ROI is an essential tool for businesses because it creates a clear, data-driven basis for strategic decisions. It enables an objective comparison between different investment opportunities.
This metric helps you plan budgets effectively and deploy resources precisely where they generate the highest return.
ROI in practice: A clear example
An Amazon seller invests €2,000 in advertising and €4,000 in product costs. Revenue comes to €10,000:
Profit: €10,000 - €2,000 - €4,000 = €4,000
Investment: €2,000 + €4,000 = €6,000
ROI = €4,000 / €6,000 = 67%
Advantages and limits of ROI
Advantages
ROI creates transparency and accountability. It provides a consistent metric for comparing very different projects.
Limitations
ROI does not account for the time factor and neglects qualitative effects such as brand awareness. Focusing on it alone can lead to short-sighted decisions.

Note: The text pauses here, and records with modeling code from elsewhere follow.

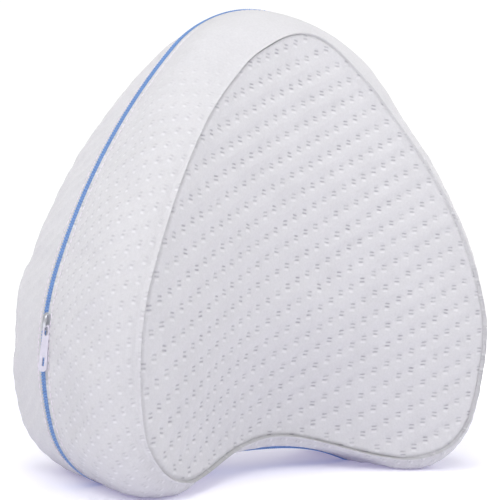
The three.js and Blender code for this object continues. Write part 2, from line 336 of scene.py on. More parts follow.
def settleCloth(material):
    points, faces, pinned = coarseShell()
    shell = makeMesh("clothShell", points, faces, material)
    smoother = shell.modifiers.new("smoother", "SUBSURF")
    smoother.levels = 1
    before, triangles = readShell(shell)
    group = shell.vertex_groups.new(name="sewn")
    group.add(pinned, 1.0, "REPLACE")
    cloth = shell.modifiers.new("settling", "CLOTH")   # worked out before the smoother
    bpy.context.view_layer.objects.active = shell
    bpy.ops.object.modifier_move_to_index(modifier="settling", index=0)
    rules = cloth.settings
    rules.quality = settle["quality"]
    rules.mass = settle["mass"]
    rules.tension_stiffness = settle["tension"]
    rules.compression_stiffness = settle["tension"]
    rules.shear_stiffness = settle["tension"] / 2
    rules.bending_stiffness = settle["bending"]
    rules.shrink_min = -settle["growth"]
    rules.use_pressure = True
    rules.uniform_pressure_force = settle["pressure"]
    rules.vertex_group_mass = "sewn"
    rules.effector_weights.gravity = 0
    cloth.point_cache.frame_start = 1
    cloth.point_cache.frame_end = settle["frames"]
    for frameNumber in range(1, settle["frames"] + 1):
        bpy.context.scene.frame_set(frameNumber)
    after, _ = readShell(shell)
    bpy.context.scene.frame_set(1)
    bpy.data.objects.remove(shell)
    moved = after - before
    size = np.linalg.norm(moved, axis=1, keepdims=True)
    print("cloth moved, mm: middle", round(float(np.median(size)), 2), "most", round(float(size.max()), 2))
    moved *= settle["limit"] * np.tanh(size / settle["limit"]) / np.maximum(size, 1e-6)
    return before, triangles, moved


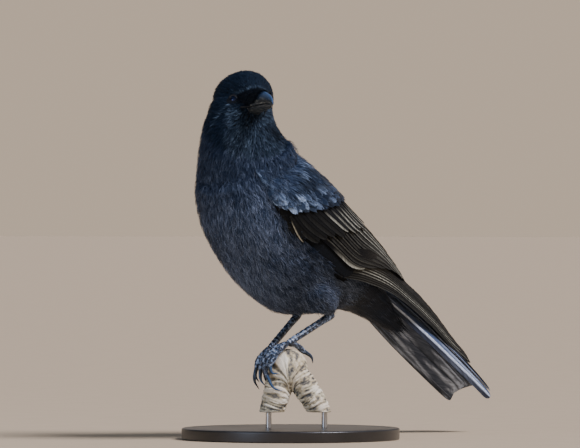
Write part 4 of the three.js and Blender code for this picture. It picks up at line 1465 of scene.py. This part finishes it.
UPPER_BILL = [
    [2, 0, -7.2, 7.6, 14.4, 0.5], [10, 0, -7.0, 7.8, 14.8, 0.5], [20, 0, -6.1, 7.0, 14.2, 0.4],
    [31, 0, -4.4, 5.7, 12.1, 0.4], [42, 0, -2.7, 4.3, 9.7, 0.5], [52, 0, -1.5, 3.0, 6.8, 0.8],
    [58.5, 0, -1.1, 1.6, 3.6, 1.3], [61.8, 0, -2.0, 0.3, 0.5, 0.5]]
LOWER_BILL = [
    [2, 0, -8.2, 7.2, 0.4, 5.6], [10, 0, -8.0, 7.4, 0.4, 5.8], [20, 0, -7.0, 6.6, 0.4, 4.9],
    [31, 0, -5.3, 5.2, 0.4, 4.4], [42, 0, -3.6, 3.8, 0.4, 4.5], [52, 0, -2.6, 2.4, 0.3, 3.5],
    [57, 0, -2.7, 0.3, 0.2, 0.3]]


def bill_point(stations, t, turn, grow):
    """A point on a half of the bill, whose cross-section narrows to a ridge: keeled, not round."""
    values = smooth(stations, t)
    c, s = np.cos(turn), np.sin(turn)
    upper = stations[0][4] > stations[0][5]
    keel = np.clip(s if upper else -s, 0, 1)
    half = (values[..., 3] + grow) * c * (1 - 0.24 * keel ** 2)
    reach = (np.where(s > 0, values[..., 4], values[..., 5]) + grow) * s
    return in_head(values[..., 0], half, values[..., 2] + reach)


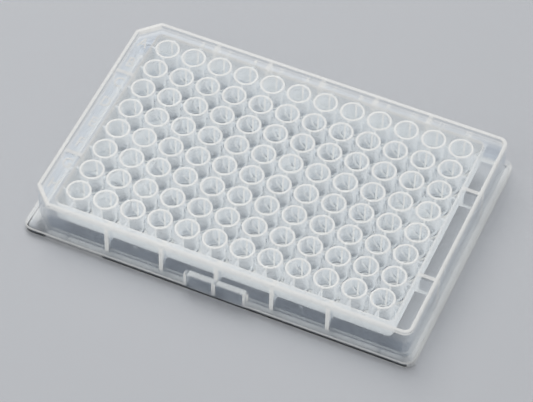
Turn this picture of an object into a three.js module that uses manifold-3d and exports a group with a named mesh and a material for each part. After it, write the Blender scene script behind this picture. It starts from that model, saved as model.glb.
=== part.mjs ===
// A 96-well microplate: one thin-walled moulding in natural polypropylene.
//
// Millimetres, +Z up. The origin is at the middle of the footprint, on the
// surface that the plate stands on. +X runs along the twelve columns, away from
// column 1, and +Y runs from row H to row A.

import * as THREE from 'three';
import { mergeVertices } from 'three/addons/utils/BufferGeometryUtils.js';
import Module from 'manifold-3d';

const wasm = await Module();
wasm.setup();

// ---------------------------------------------------------------------------
// Driving dimensions
// ---------------------------------------------------------------------------

// Footprint and height.
const plateLength = 127.76;
const plateWidth = 85.48;
const plateHeight = 14.35;
const wallThickness = 1.1;

// Stepped skirt around the foot.
const flangeHeight = 2.41;
const flangeCornerRadius = 3.18;
const ledgeWidth = 1.9;

// Body: the two corners at column 1 are cut off, the other two are rounded.
const bodyChamfer = 6.2;
const bodyCornerRadius = 3.0;

// Sunken border between the outer rim and the recess.
const rimAboveBorder = 1.35;
const borderThickness = 1.0;

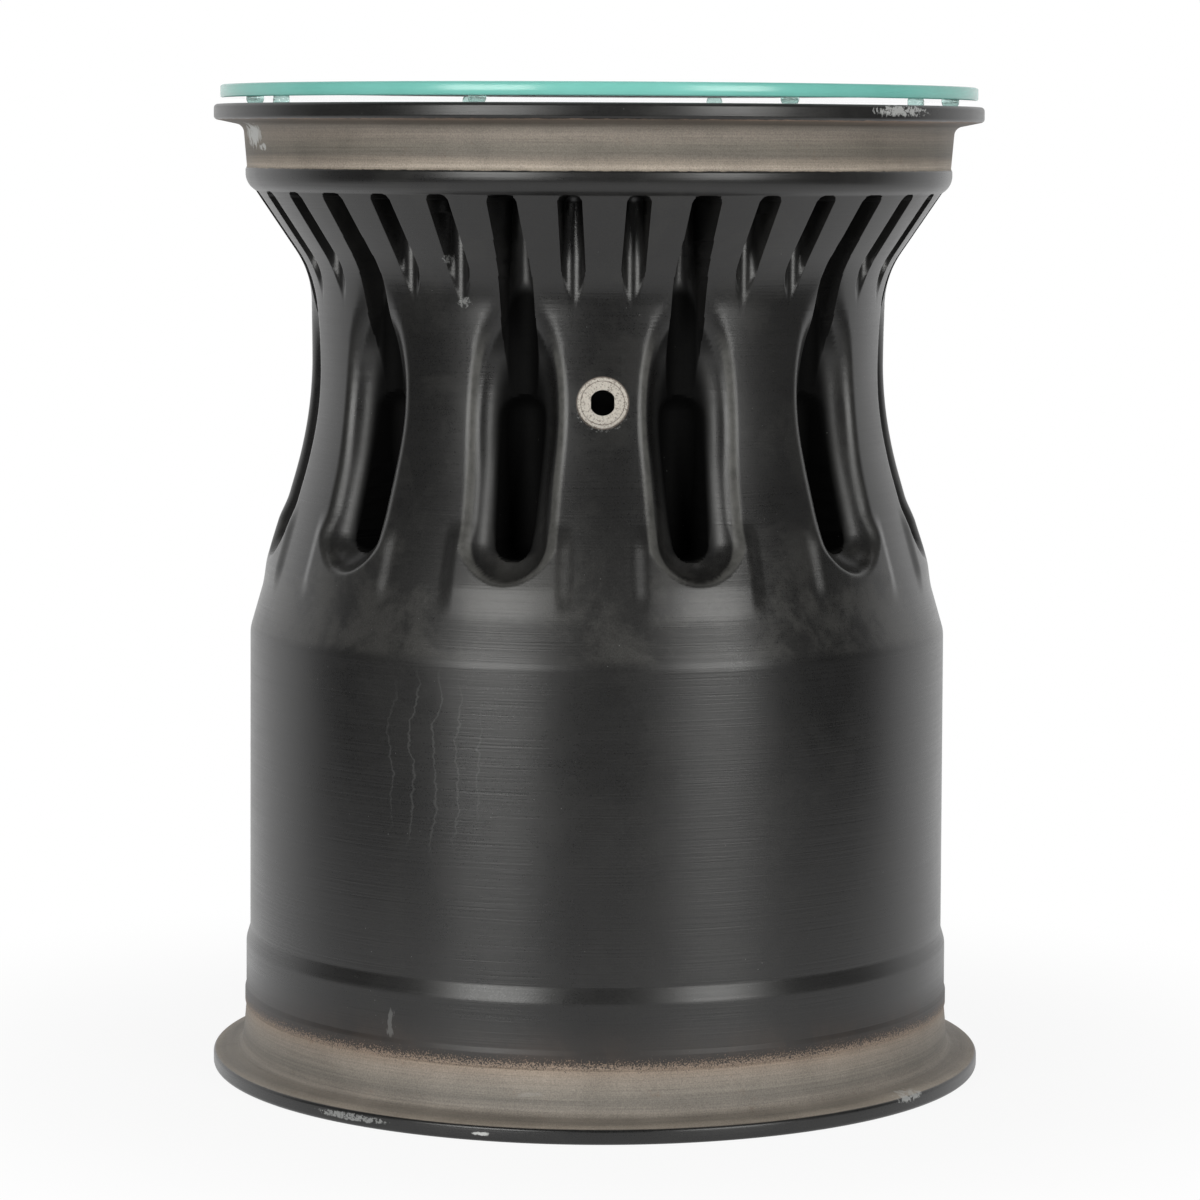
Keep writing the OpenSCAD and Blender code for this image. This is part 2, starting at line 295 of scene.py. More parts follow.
pocket = {
    "radius": 21.3,
    "path": ((156.3, 260.2, 0), (138.8, 321, 60), (157.5, 361.5, 0)),
    "slotAxisX": 120.5,
    "slotR": (8.0, 9.2),  # at the bottom and from the middle up
    "slotWidens": (250, 292),
    "slotZ": (255.2, 309.5),
    "slotEdge": (0.8, 2.6),  # crisp at the bottom, softer up the sides
    "slotSoftens": (252, 264),
    "edge": (1.5, 4),  # round at the foot, and up the sides
    "edgeWidens": (240, 254),
    "edgeLightFromZ": (236, 243),
    "edgeLightToZ": (332, 352),
    "edgeLightTurn": (2, 14, 50, 64),  # degrees over the round, where the painted highlight starts, is full, wanes and ends
    "wall": 4.2,
    "ribR": 11.2,  # of the metal behind the long groove
    "backFillet": 6,
    "padRise": 1.6,
    "padHalfArc": 10.1,
    "padSoft": 1.5,  # degrees each way
    "padZ": (223, 238, 253, 266),
    # the flat behind a pocket, where a spoke ends
    "seatX": 106,
    "seatHalf": 10,
    "seatZ": (268, 352),
    "seatTaper": 0.06,
    "seatRound": 2,
    "seatFillet": 8,
}
grooves = {
    "top": 407.5,
    "topRound": 3.6,
    "longAxisX": 127,
    "longR": (7.7, 6.6),  # low down and at the top
    "longWidens": (362, 396),
    "longEdge": 0.25,
    "shortAxisX": 139.14,
    "shortR": 5.3,
    "shortEdge": 0.22,
    "shortFrom": 345,
}
# Where the painted shade deep in the pockets, a dull black, starts and ends; near a pocket's top it starts at
# once
pocketShade = {
    "fromZ": (242, 252),
    "toZ": (352, 384),
    "topZ": (312, 344),
    "topStarts": (1.2, 4.2),
    "topDepth": 9.2,
}
pitch = 2 * math.pi / rim["pocketCount"]


# A spoke, with its bush, stands midway between two pockets
def spokeAngle(i):
    return (i + 0.5) * pitch - math.pi / 2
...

Frequently asked questions (FAQ)
What is a good ROI?
A good ROI depends on the context. In marketing, ROIs of 3:1 or 5:1 can be considered very good, while for long-term projects lower but stable ROIs can also be acceptable.
How does ROI differ from ROAS?
ROI is profit-based and considers all costs, whereas ROAS only measures revenue in relation to advertising costs. A high ROAS does not automatically mean a high profit.
Why is ROI important for businesses?
ROI provides an objective basis for assessing the profitability of investments and enables well-founded decisions about how to allocate resources.